Film "Der Unschuldige", Montag 5.7.21 im ZDF:
Dem Kommentar von B. Schäfer stimme ich voll zu! Die Hauptdarstellerin lässt - obwohl oder weil?- in der Rolle der Wissenschaftlerin außerdem jede Art von persönlicher Klugheit vermissen! Indem sie weitgehend unfähig ist, ihre Gefühle anderen gegenüber in irgendeiner sprachlichen Form verständlich zu machen, hangelt man sich als Zuschauer von einer düsteren Szenerie zur anderen, in die man angestrengt versucht Licht hineinzubringen oder so was wie geistige Erleuchtung.
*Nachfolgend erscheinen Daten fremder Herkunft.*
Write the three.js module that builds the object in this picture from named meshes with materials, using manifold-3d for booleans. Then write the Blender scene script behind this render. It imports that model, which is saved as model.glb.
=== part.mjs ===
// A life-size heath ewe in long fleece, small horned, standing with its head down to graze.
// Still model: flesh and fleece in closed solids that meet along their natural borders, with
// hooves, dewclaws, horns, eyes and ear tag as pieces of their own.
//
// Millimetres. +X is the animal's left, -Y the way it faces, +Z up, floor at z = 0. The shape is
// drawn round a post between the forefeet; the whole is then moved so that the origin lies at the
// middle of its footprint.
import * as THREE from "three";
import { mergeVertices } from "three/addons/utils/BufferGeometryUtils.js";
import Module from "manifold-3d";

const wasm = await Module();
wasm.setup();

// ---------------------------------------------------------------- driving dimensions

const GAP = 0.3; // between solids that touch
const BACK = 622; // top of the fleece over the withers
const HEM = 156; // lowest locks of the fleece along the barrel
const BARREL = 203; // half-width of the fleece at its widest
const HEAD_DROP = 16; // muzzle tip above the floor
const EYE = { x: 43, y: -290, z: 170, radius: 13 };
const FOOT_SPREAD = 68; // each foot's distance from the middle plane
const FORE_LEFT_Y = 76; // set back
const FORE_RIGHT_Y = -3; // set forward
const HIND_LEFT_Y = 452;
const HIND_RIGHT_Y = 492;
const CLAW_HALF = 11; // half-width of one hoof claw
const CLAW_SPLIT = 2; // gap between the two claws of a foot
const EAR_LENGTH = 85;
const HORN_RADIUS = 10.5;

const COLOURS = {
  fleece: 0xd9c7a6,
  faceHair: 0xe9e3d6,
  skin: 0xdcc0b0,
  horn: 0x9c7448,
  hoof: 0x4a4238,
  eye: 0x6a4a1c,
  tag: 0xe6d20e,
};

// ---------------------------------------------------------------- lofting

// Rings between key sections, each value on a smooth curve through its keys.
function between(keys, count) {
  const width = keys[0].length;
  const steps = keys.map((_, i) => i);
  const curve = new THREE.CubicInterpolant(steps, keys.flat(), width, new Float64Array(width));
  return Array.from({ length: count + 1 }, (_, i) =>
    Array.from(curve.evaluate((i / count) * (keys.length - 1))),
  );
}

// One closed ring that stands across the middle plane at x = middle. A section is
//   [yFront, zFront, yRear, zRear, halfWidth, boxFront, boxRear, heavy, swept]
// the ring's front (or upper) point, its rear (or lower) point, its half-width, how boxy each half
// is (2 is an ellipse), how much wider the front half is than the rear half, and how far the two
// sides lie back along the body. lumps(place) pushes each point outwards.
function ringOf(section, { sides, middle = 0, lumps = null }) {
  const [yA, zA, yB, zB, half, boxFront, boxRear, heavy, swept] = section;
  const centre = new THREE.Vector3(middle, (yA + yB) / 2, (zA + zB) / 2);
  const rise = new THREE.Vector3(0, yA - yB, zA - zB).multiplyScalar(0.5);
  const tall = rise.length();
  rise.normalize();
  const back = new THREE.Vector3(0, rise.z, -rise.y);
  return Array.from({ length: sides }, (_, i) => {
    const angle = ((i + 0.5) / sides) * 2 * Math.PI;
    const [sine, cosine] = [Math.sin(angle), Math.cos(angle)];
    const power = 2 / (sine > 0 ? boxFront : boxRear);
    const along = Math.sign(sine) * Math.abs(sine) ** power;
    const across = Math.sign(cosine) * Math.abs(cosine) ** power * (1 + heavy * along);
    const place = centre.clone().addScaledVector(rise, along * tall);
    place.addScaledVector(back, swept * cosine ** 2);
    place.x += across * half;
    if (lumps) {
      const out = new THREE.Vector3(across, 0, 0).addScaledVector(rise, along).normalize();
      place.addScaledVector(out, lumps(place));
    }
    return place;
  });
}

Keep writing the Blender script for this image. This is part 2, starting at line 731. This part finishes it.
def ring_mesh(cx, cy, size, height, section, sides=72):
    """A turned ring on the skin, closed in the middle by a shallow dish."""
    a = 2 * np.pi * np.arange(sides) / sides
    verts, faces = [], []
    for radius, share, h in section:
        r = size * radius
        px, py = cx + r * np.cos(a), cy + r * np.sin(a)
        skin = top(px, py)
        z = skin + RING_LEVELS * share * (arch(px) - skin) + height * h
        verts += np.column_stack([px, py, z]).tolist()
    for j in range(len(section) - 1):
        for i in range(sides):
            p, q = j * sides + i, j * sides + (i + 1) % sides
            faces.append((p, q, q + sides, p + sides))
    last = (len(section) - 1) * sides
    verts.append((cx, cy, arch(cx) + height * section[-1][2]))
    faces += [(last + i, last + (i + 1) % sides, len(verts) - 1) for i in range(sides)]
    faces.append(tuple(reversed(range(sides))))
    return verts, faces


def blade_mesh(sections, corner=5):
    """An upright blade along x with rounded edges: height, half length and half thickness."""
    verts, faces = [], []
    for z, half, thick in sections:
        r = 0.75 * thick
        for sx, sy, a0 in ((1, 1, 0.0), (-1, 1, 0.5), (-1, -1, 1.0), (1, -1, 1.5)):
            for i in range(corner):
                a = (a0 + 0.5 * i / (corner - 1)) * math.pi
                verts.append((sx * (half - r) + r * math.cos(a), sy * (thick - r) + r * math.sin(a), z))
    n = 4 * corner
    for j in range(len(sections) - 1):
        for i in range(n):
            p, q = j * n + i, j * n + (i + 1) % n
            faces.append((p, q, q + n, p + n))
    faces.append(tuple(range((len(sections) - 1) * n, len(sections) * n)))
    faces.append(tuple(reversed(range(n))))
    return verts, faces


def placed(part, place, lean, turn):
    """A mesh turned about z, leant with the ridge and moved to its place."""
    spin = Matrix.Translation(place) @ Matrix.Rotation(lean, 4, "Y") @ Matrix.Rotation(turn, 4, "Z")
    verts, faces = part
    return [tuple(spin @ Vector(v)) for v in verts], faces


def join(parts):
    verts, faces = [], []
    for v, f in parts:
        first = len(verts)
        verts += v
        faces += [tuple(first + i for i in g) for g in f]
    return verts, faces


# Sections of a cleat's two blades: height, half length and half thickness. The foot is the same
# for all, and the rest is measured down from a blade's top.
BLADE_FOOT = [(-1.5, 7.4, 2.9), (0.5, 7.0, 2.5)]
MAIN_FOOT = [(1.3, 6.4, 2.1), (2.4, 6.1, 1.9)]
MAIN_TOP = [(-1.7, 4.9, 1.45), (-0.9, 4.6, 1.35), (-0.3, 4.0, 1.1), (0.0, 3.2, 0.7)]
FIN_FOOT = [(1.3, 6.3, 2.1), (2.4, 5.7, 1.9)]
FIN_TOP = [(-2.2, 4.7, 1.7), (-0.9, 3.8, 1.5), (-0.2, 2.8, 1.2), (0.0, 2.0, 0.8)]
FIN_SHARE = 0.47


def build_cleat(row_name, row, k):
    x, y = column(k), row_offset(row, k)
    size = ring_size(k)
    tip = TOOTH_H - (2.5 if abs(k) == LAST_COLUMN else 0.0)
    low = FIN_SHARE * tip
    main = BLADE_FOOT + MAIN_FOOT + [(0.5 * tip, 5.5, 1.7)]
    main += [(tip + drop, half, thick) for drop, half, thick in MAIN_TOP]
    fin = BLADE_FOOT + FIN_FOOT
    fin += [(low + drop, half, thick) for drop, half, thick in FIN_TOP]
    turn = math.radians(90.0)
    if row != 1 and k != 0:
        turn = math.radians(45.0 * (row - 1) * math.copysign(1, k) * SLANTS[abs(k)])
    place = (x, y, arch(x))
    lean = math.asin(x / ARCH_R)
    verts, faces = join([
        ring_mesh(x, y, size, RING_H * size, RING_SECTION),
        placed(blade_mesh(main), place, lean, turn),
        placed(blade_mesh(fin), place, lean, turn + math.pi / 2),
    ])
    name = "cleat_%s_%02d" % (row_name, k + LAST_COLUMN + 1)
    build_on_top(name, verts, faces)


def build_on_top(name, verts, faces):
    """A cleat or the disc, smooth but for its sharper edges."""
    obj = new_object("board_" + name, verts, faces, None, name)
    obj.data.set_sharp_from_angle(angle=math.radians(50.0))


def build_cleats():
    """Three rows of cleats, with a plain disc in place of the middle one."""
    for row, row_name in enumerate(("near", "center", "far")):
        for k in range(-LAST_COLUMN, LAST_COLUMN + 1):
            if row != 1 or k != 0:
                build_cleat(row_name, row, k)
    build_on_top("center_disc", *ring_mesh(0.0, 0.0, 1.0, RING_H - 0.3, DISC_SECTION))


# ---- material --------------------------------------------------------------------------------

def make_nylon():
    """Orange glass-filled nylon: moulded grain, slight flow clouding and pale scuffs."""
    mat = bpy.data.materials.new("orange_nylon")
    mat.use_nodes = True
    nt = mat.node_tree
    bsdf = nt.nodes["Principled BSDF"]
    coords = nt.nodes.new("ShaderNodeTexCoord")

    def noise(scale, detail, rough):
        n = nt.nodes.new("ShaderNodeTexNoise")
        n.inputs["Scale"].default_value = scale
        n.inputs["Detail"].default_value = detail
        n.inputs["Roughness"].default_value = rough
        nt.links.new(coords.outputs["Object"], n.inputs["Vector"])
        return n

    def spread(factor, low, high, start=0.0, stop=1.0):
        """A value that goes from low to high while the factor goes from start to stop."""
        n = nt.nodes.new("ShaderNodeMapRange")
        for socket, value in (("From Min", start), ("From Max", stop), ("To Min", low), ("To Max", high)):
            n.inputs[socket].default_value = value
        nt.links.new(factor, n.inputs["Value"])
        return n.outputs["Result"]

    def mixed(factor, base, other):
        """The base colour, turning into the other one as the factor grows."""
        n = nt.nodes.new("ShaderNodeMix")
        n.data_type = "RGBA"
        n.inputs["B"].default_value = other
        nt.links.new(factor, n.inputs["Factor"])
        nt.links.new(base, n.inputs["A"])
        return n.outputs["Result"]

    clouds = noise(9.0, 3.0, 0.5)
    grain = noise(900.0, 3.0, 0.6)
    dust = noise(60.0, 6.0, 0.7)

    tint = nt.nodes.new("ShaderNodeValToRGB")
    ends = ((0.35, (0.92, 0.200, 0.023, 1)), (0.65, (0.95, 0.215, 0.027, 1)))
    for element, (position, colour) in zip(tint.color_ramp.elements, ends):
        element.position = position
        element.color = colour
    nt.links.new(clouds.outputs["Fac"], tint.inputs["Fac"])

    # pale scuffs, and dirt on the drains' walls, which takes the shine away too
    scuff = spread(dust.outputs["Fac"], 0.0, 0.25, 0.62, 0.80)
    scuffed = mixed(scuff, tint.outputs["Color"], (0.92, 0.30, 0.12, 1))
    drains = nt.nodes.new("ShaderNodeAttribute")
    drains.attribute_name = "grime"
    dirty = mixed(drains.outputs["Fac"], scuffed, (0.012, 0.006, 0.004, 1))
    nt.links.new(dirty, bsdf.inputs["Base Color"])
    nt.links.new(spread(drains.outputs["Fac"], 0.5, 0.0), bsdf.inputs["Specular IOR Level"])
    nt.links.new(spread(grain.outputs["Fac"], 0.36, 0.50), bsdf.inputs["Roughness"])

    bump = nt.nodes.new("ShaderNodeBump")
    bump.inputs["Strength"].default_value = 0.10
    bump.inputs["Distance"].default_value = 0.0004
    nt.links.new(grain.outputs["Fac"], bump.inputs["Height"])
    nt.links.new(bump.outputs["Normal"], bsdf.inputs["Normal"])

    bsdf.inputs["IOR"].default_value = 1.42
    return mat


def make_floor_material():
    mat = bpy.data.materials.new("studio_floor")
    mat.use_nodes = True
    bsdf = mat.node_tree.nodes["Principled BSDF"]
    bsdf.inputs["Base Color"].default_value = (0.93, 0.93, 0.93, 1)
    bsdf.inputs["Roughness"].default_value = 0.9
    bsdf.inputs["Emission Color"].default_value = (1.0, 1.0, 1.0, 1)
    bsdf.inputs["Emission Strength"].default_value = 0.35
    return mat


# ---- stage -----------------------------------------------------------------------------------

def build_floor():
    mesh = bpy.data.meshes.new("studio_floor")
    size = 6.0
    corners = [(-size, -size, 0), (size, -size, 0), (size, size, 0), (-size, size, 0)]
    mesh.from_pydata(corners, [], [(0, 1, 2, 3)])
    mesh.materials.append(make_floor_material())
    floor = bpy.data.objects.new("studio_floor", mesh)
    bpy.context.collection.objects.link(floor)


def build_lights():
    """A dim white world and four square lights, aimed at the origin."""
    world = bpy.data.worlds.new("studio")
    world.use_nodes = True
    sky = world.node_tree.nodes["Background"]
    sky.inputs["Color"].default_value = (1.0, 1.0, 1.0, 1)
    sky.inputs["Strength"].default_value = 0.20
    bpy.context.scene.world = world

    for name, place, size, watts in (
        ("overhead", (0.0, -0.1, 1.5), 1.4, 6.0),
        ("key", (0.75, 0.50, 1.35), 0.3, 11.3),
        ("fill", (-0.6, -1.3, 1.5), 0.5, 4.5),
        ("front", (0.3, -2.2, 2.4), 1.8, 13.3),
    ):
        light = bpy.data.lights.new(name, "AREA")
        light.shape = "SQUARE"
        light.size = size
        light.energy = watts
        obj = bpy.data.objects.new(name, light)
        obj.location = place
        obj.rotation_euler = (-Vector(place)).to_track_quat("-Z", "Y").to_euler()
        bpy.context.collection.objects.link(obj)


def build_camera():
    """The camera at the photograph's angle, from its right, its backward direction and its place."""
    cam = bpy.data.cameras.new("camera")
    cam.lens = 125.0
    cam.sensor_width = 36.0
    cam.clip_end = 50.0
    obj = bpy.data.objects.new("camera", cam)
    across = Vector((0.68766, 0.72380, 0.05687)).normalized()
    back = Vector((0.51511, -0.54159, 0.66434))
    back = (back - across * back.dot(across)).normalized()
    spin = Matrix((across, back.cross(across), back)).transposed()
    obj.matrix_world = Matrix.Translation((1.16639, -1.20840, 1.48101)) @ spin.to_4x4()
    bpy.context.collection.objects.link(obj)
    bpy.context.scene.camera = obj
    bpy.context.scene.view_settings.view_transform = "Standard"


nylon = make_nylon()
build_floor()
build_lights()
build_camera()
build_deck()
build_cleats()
Diese Art von religiöser Besessenheit passt heute nicht mehr zur gebildeten Schicht. An den Gymnasien kann man heute Religion durch Philosophie ersetzen- in welchen bildungsbürgerlichen Familien sollen sich denn noch Familiendramen wie in diesem misslungenen Film abspielen? Autor bzw. Regisseur sollte mal heutigem gymnasialen Unterricht in Religion bzw. Philosophie beiwohnen, um zu sehen, wo sich dort in den Gefühlen Heranwachsender bzw. der Lehrerschaft selbst die wirklichen Dramen abspielen. Qualvoller Film durch künstlich hochgespielte seelische Konflikte! Zum Problem "Soll man immer die Wahrheit sagen?" in Dreiecksbeziehungen (Affären) bringt eine Lektüre philosophisch-psychologischer Argumente z.B. von Psychoanalytiker W. Schmidbauer einiges mehr an Verständnis und Lösungsmaterial!

Bernd Schäfer · 03.02.2020

Hätte der Cutter besser gearbeitet und der Regisseur nicht versucht, möglichst viel Filmlänge zu erreichen, hätte der Film sehenswert sein können.
Einen Stoff für 90 aber auf fast die doppelte Länge künstlich (mit vielen unnötigen und oft viel zu langen Einblendungen) aufzublähen, nahm uns die Lust, den Film komplett anzuschauen. Wir spulten 50 Minuten vor, schauten den Rest an und hatten nie das Gefühl, wirklich etwas versäumt zu haben.
Fazit: Weniger wäre in diesem Fall mehr gewesen.